Luego de Las tesis de abril, el gobierno provisional empezó a flaquear. El pueblo exigía paz. Paz, pan y tierra. Kerensky ni iba ni volvía. Sólo le preocupaba Lenin, y con Lenin, los bolcheviques. Lo persiguió hasta sacarlo de Petrogrado. Creyó que sin él todo funcionaría. El pueblo volvió a las calles, y con el pueblo, en octubre, regresó Lenin. Entonces dijo cosas como: “Cualquier contemporización equivale a la muerte”, “ocupar y conservar a costa de cualquier sacrificio el teléfono, el telégrafo, las estaciones de trenes, los puentes”, “audacia, más audacia, siempre audacia”, “que las clases dominantes se estremezcan con la revolución comunista”. Kerensky envió al ejército blanco a cerrar periódicos, vías, oficinas, trenes. Lenin tenía al pueblo, al gran pueblo, de su lado.

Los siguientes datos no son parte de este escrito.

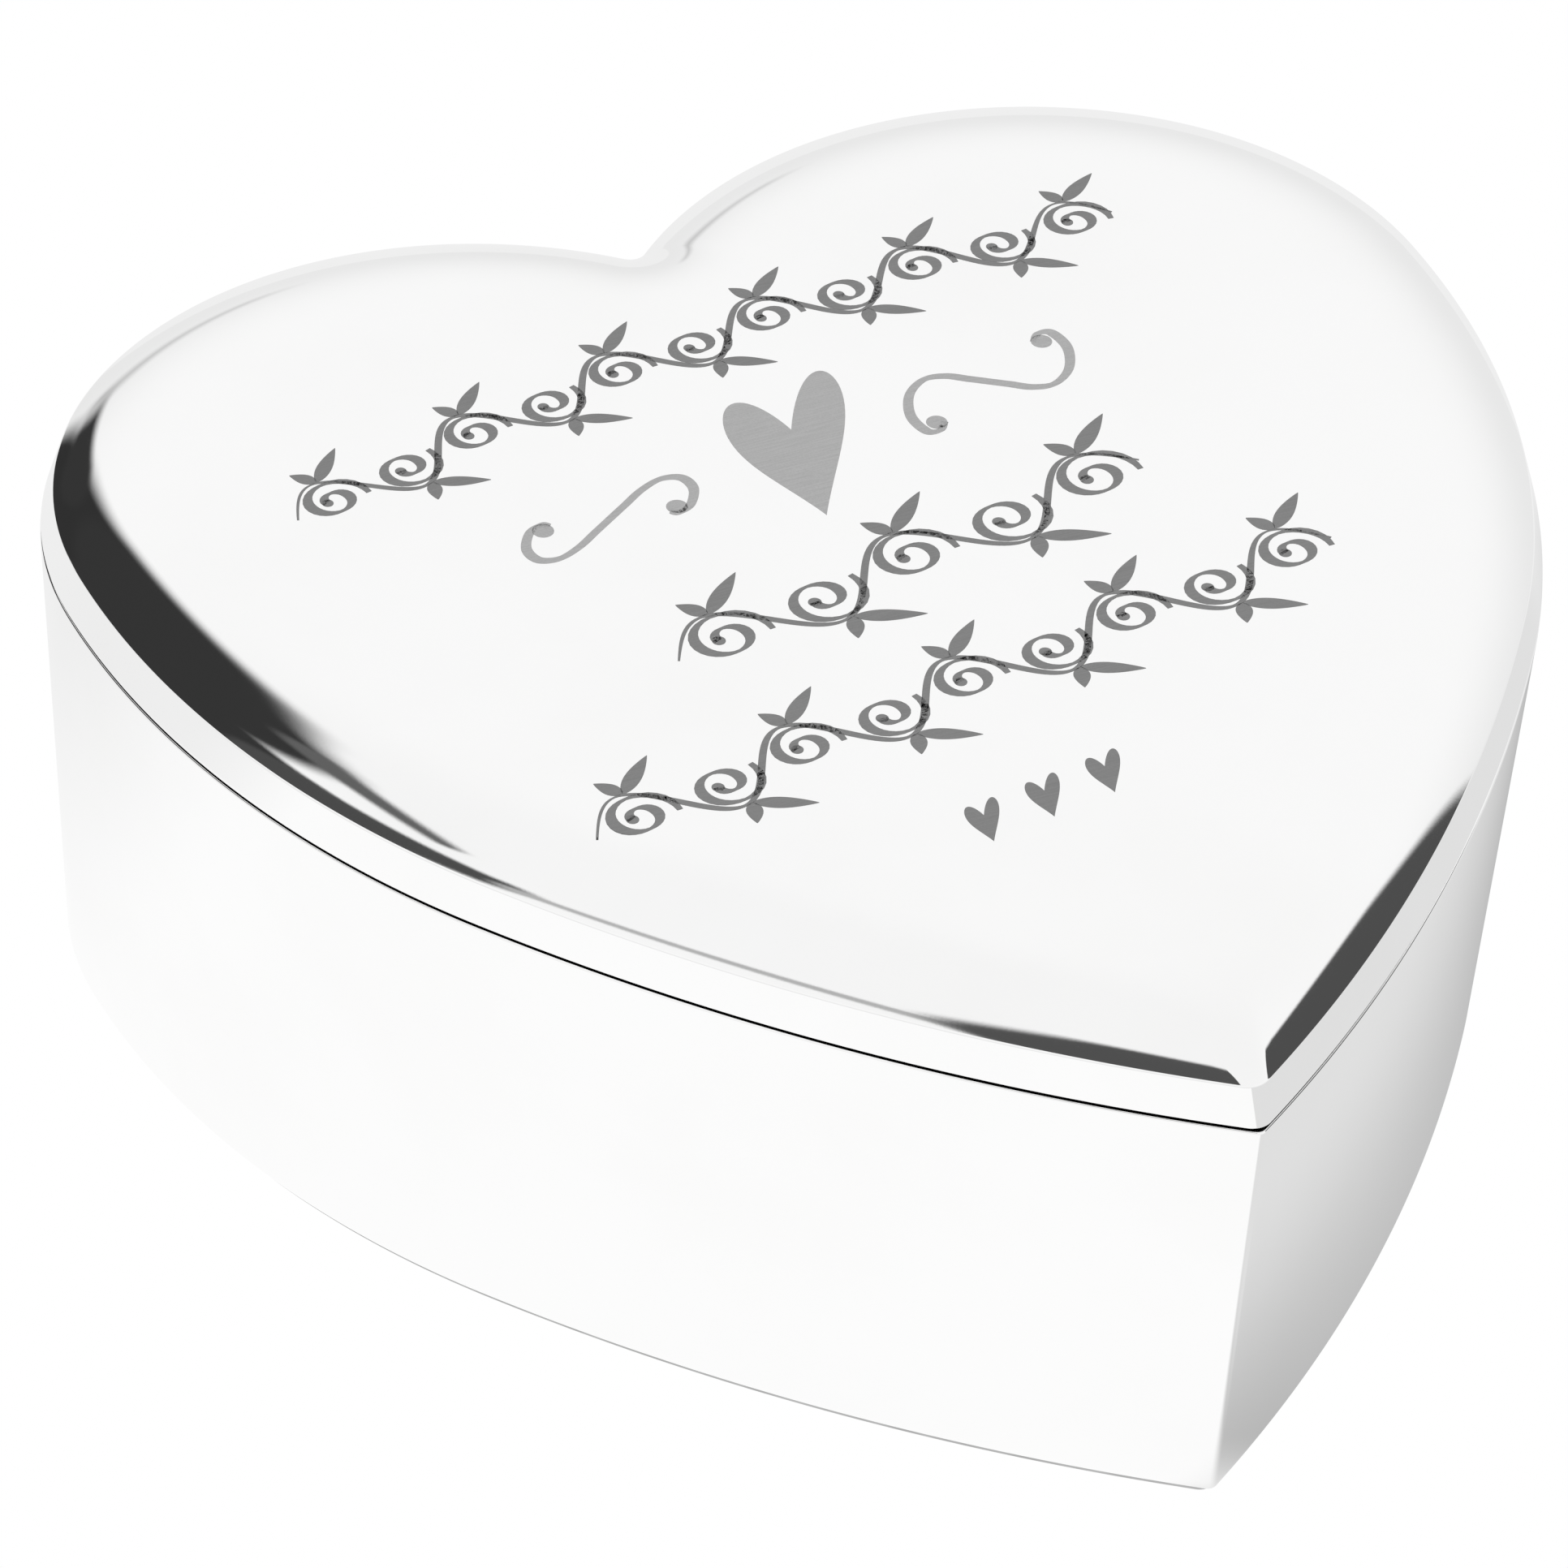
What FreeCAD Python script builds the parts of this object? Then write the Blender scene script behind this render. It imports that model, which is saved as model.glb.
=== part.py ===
import FreeCAD, Part

import math
import os

import Sketcher
from FreeCAD import Placement, Rotation, Vector

# A heart-shaped trinket box: a silver-plated base and lid joined by two small hinges behind the
# lobes, both lined with velvet. Millimetres, +Z up, the heart's tip towards -Y and its lobes and
# hinges towards +Y, mirror-symmetric about X = 0. Z = 0 is the plane that the box stands on.

SIZES = {
    # Outline at the rim: four tangent arcs on each side, from the tip to the cleft.
    "side_radius": 133.7,
    "side_centre_x": -75.9,
    "side_centre_y": 60.82,
    "haunch_radius": 59.1,
    "haunch_centre_x": -14.1,
    "lobe_radius": 24.5,
    "lobe_centre_x": 20.45,
    "crown_radius": 27.7,
    "crown_centre_x": 18.5,
    "cleft_radius": 0.4,
    "base_tip_radius": 0.5,
    "lid_tip_radius": 1.3,
    "lid_tip_growth": 0.7,
    "inner_tip_radius": 0.9,
    # Base shell: its wall leans in by "lean" from the rim down to the foot.
    "foot_height": 0.2,
    "rim_height": 30.1,
    "lean": 2.7,
    "wall": 1.2,
    "floor_top": 1.8,
    "foot_round": 1.0,
    "felt_recess_top": 0.8,
    "felt_margin": 3.0,
    "felt_gap": 0.15,
    # Lid shell: an upright band, a crisp crease, then a shoulder that dies into a low dome.
    "seam": 0.2,
    "band": 2.6,
    "band_lean": 0.66,
    "shoulder_rise": 2.3,
    "shoulder_width": 8.0,
    "dome_rise": 0.6,
    "dome_inset": 15.0,
    "lid_wall": 1.2,
    "lid_skin": 1.2,
    # Linings.
    "card": 0.8,
    "card_gap": 0.08,
    "velvet": 0.6,
    "velvet_gap": 0.05,
    "card_top": 29.2,
    "collar_top": 31.9,
    "floor_margin": 0.25,
    "board": 1.2,
    "foam": 2.4,
    "cover": 0.5,
    "lid_pad_inset": 5.0,
    "lid_board_top": 33.45,
    "lid_board": 1.0,
    "lid_foam": 1.4,
    # Hinges, one behind each lobe.
    "hinge_gap": 0.1,
    "hinge_drop": 1.5,
    "knuckle_radius": 1.05,
    "pin_radius": 0.5,
    "pin_bore": 0.52,
    "turning_bore": 0.55,
    "knuckle_length": 2.9,
    "knuckle_gap": 0.1,
    "pin_stand_out": 0.15,
    "arm_width": 2.3,
    "arm_height": 0.9,
    "lid_arm_height": 0.5,
    "lid_tab": 0.6,
    "arm_clearance": 0.05,
    "notch_clearance": 0.1,
    "leaf": 0.5,
    "leaf_gap": 0.04,
    "leaf_width": 8.6,
    "base_leaf_drop": 5.0,
    "stop_reach": 1.92,
    "stop_thickness": 0.7,
    "stop_angle": -19.0,
}

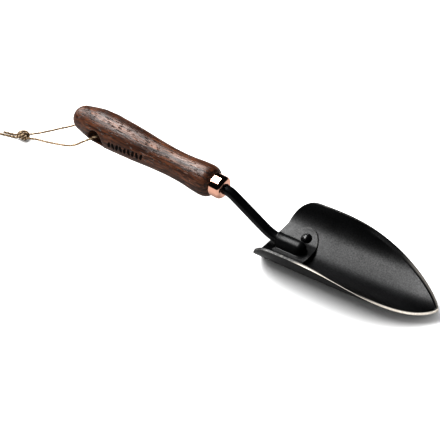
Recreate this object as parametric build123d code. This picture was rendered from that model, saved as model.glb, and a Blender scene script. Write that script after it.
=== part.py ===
from build123d import *
import math
import os

# Hand transplanter: pressed steel blade, cranked round neck held by a riveted saddle plate,
# turned hardwood handle with a copper ferrule, and a twine hanging loop.
# Millimetres. Everything is drawn in the blade's frame: x = 0 at the rear edge of the keel and
# +X to the tip, +Y to the tool's left, z = 0 on the inside of the keel. place() moves it to the
# row's frame, centred over the floor that the blade rests on.

# Blade
BLADE_LENGTH = 135.0
BLADE_THICKNESS = 2.2
REAR_RADIUS = 34.4            # inside radius of the section at the rear
TIP_RADIUS = 32.2
REAR_HALF_ANGLE = 71.85       # degrees from the keel to the rim, at the rear
TIP_RISE = 6.6                # the keel curves up towards the tip
KEEL_POWER = 4.0
OUTLINE_POWER = 4.325         # the plan outline is a superellipse
OUTLINE_ROOT = 0.769
CORNER_ARC = 21.1             # rounded rear corner, along the section
CORNER_END = 22.0             # where the rounded corner meets the rim
EDGE_BOW = 4.2                # the rear edge bows back to the keel
TIP_HALF_FLAT = 0.7
RIM_OVERLAP = 0.25            # the corner's curve runs this far past the rim
CUT_ANGLE = math.radians(58)  # direction of the corner's cut

# Saddle plate and rivets
SADDLE_THICKNESS = 1.2
SADDLE_CENTRE = 24.0
SADDLE_FRONT = 12.0           # half axes of its oval outline
SADDLE_REAR = 16.2
SADDLE_SIDE = 25.0            # along the section
SADDLE_LIFT = 3.0             # the plate stands this far off the keel between its wings
WING_ARC = 14.0               # outside this the wings lie on the blade
RIVET_X = 23.6
RIVET_ARC = 15.8
SHANK_RADIUS = 2.4
HEAD_RADIUS = 4.4
HEAD_HEIGHT = 2.4
TAIL_RADIUS = 3.6
TAIL_HEIGHT = 1.2
SEAT_SKIRT = 0.4              # how far a dome reaches down past its seat
FIT_GAP = 0.02                # between a rivet or the neck and its hole

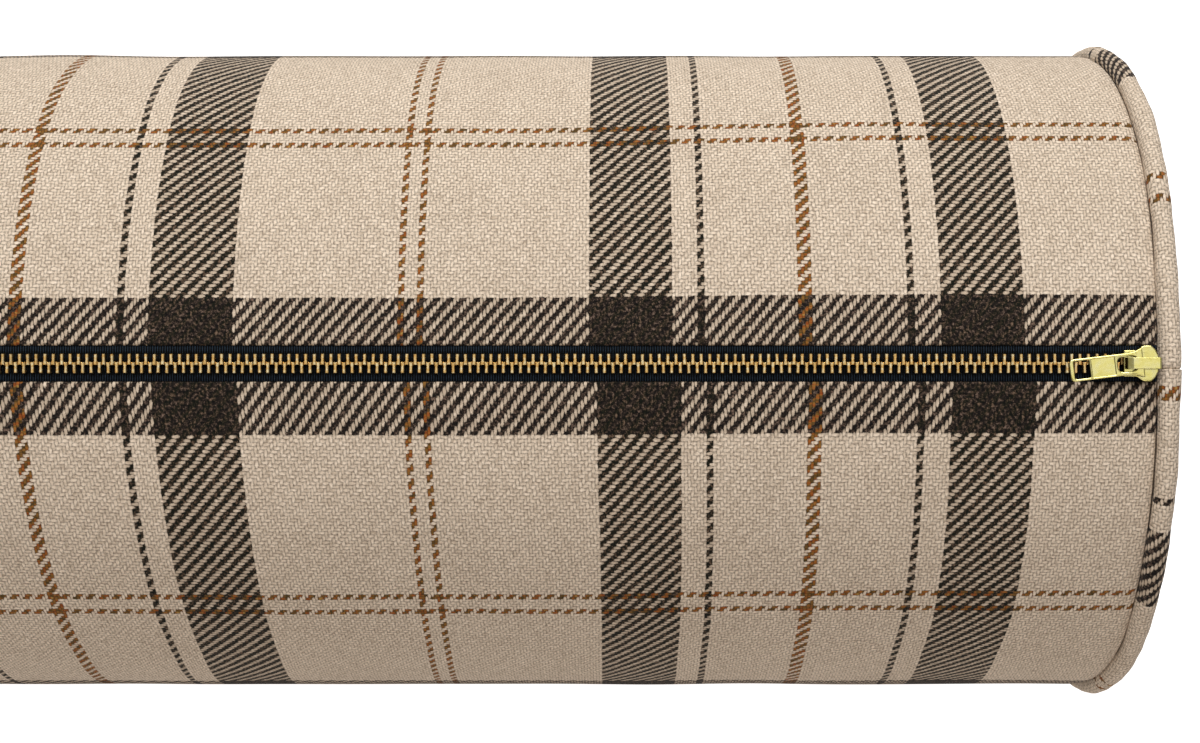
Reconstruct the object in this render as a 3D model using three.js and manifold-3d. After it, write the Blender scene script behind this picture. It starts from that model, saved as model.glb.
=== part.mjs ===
// Round bolster cushion: a filled body in plaid cloth, a round panel at each end with piping in its seam,
// and an exposed metal zip along the top, drawn shut to the right-hand end.
// Millimetres, +Z up. X runs along the bolster, and the origin is on the floor under its middle.
import * as THREE from "three";
import { mergeVertices } from "three/addons/utils/BufferGeometryUtils.js";
import Module from "manifold-3d";

const wasm = await Module();
wasm.setup();

// Driving sizes of the filled cover
const GAP = 0.3; // air between one piece and the next
const PAST = 5; // how far a cut runs past what it cuts
const SEGMENTS = 56; // facets round the bolster, one of them level at the top and one at the bottom
const BODY_RADIUS = 114.3; // 9 inches across
const SEAM_X = 305; // half of the 24 inches from seam to seam
const REST_SINK = 3.5; // how far the floor presses into the round body
const AXIS_Z = BODY_RADIUS - REST_SINK;
const CROWN = 14; // how far the fill domes each end past its seam
const CLOTH = 2; // thickness of an end panel
const PIPING_RING = 113.6; // radius of the cord's centre line round the axis
const PIPING_CORD = 3.9; // radius of the cord in its cloth
const PIPING_SIDES = 9;
const PIPING_SEAT = AXIS_Z - 3.3; // how far below the axis the cord's centre line can sink
const SEAT_EASE = 2; // rounds the ends of the seam's flat
const SETTLE_FROM = 262; // the body starts to lift towards the piping here
const SETTLE_TO = 300;

// Driving sizes of the zip. A level is a height above the bolster's axis.
const CHANNEL_HALF = 6.1; // half the gap between the cloth's two edges
const TAPE_BOTTOM = 112.2;
const TAPE_TOP = 113.2;
const TAPE_END = SEAM_X - PIPING_CORD - GAP;
const TOOTH_PITCH = 2.63;
const TOOTH_WIDTH = 1.2;
const TOOTH_REACH = 3; // from the zip's centre line to a tooth's outer end
const HEAD_REACH = 0.85; // width of the line of heads beside the centre line
const TOOTH_COUNT = 225;
const TEETH_START = -299.6;
const TEETH_BOTTOM = TAPE_TOP + GAP;
const TEETH_TOP = 115.6;

const SLIDER_NOSE = 300.4; // where the slider ends, against the piping
const SLIDER_LENGTH = 10.8;
const JOIN = 0.5; // how far the slider's bail and post run into its plates
const SPREAD_INSIDE = 3; // how far inside the slider the tapes start to part
const POCKET_END = 303; // the slider's pocket in the body ends under the piping
const PLATE_BOTTOM = TEETH_TOP + GAP;
const PLATE_TOP = 117;
const LOWER_PLATE_TOP = TAPE_BOTTOM - GAP;
const LOWER_PLATE_BOTTOM = 110.9;
const POST_BACK = 3.4; // the post between the plates, measured back from the nose
const POST_FRONT = 1.4;
const POST_HALF = 0.7;
const BAIL_HALF = 1.8;
const BAIL_CEILING = 119.2; // underside of the bail's bridge
const BAIL_TOP = 120.1;

const PULLER_THICK = 1.1;
const PULLER_PIVOT_X = 292.7;
const PULLER_LEVEL = 117.54; // underside of the puller at its pivot
const PULLER_TURN = 6.9; // degrees, free end towards -Y
const PULLER_DIP = 4.5; // degrees, free end down
const PANEL_DEPTH = 0.3;

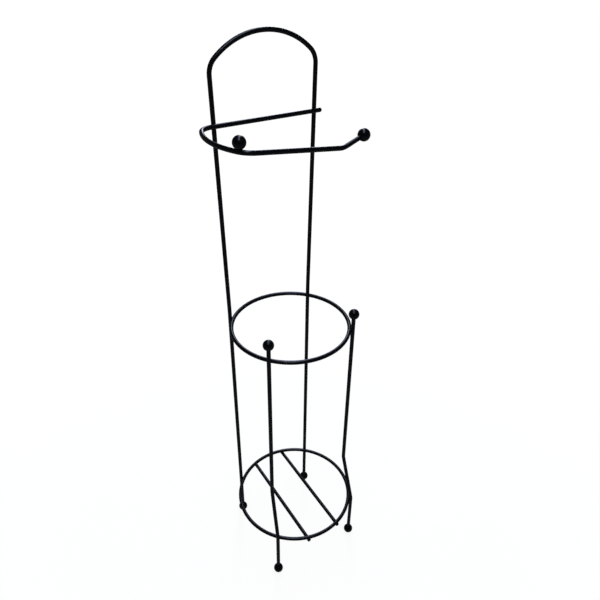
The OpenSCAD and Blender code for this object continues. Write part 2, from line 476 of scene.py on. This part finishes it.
@dataclass
class Wire:
    """One length of round wire, formed stretch by stretch from its cut end."""

    name: str
    start: Vector
    heading: Vector
    steps: list[Run | Bend]
    bend_step: float = math.radians(3)
    end_rounding: float = 0.0
    rounding_steps: int = 4

    def form(self) -> bpy.types.Object:
        """Form the wire: a disc at the cut end is drawn along runs and spun round bends.

        Returns:
            The closed wire.
        """
        bpy.ops.object.select_all(action="DESELECT")
        bpy.ops.mesh.primitive_circle_add(
            vertices=WIRE_SIDES,
            radius=WIRE_R,
            fill_type="NGON",
            location=self.start,
            rotation=self.heading.to_track_quat("Z", "Y").to_euler(),
        )
        wire = start_piece(self.name)
        bpy.ops.object.mode_set(mode="EDIT")
        bpy.ops.mesh.select_mode(type="FACE")
        bpy.ops.mesh.select_all(action="SELECT")
        at, heading = self.start.copy(), self.heading.copy()
        for step in self.steps:
            if isinstance(step, Run):
                at = self._draw(at, heading, step)
            else:
                at, heading = self._spin(at, heading, step)
        if self.end_rounding:
            self._round_ends(at, heading)
        face_outwards()
        bpy.ops.object.mode_set(mode="OBJECT")
        smooth(wire)
        return wire

    @staticmethod
    def _draw(at: Vector, heading: Vector, run: Run) -> Vector:
        """Draw the end face straight on.

        Args:
            at: Where the wire ends.
            heading: Its direction there.
            run: The straight stretch.

        Returns:
            Where the wire ends now.
        """
        bpy.ops.mesh.extrude_region_move(TRANSFORM_OT_translate={"value": heading * run.length})
        return at + heading * run.length

    def _spin(self, at: Vector, heading: Vector, bend: Bend) -> tuple[Vector, Vector]:
        """Spin the end face round a bend. The spin tool turns the other way about its axis.

        Args:
            at: Where the wire ends.
            heading: Its direction there.
            bend: The bend.

        Returns:
            Where the wire ends now, and its direction there.
        """
        inwards = bend.axis.cross(heading) * math.copysign(1, bend.turn)
        centre = at + inwards * bend.radius
        steps = max(2, math.ceil(abs(bend.turn) / self.bend_step))
        bpy.ops.mesh.spin(steps=steps, angle=-bend.turn, center=centre, axis=bend.axis)
        turn = Matrix.Rotation(bend.turn, 3, bend.axis)
        return centre + turn @ (at - centre), turn @ heading

    def _round_ends(self, at: Vector, heading: Vector) -> None:
        """Bevel the rims of both ends, as the coating rounds them.

        Args:
            at: Where the wire ends.
            heading: Its direction there.
        """
        ends = [(self.start, self.heading), (at, heading)]
        for end, along in ends:
            pick_corners(lambda spot: on_end(spot, end, along))
            bpy.ops.mesh.bevel(
                offset=self.end_rounding, segments=self.rounding_steps, affect="EDGES"
            )


def on_end(spot: Vector, end: Vector, along: Vector) -> bool:
    """Say whether a place lies on the rim of a wire's end.

    Args:
        spot: The place.
        end: The middle of the wire's end.
        along: The wire's direction there.

    Returns:
        Whether the place is within a hair of the rim.
    """
    offset = spot - end
    return abs(offset.dot(along)) < HAIR and abs(offset.length - WIRE_R) < HAIR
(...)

Con el pueblo, con Trotsky, que dirigía el ejército revolucionario y la marina del mar Báltico, con los viejos bolcheviques, incluido Joseph Stalin, y con las promesas de cumplir lo que anhelaban los rusos de a pie, Lenin ordenó dos cañonazos, uno desde la fortaleza de Pedro y Pablo y otro desde el buque Aurora, anclado en el Neva, e ingresó pasadas las diez de la noche del 25 de octubre al Palacio de Invierno con sus tropas. Entonces proclamó el triunfo de la Revolución. Un congreso de mayorías bolcheviques, el congreso de los soviets, lo nombró presidente, y a Trotski comisario de relaciones exteriores, y declaró la paz con Alemania en la Gran Guerra.

Pasados unos días, unas horas, los burgueses, los banqueros y los terratenientes, los derechistas y los antiguos gobernantes, partidarios de continuar una guerra que era inminentemente imperialista y económica, se aliaron con las potencias europeas que seguían en guerra para arrasar con los bolcheviques. Una nueva guerra se había iniciado para el proletariado, una de las decenas de guerras que tuvo que afrontar.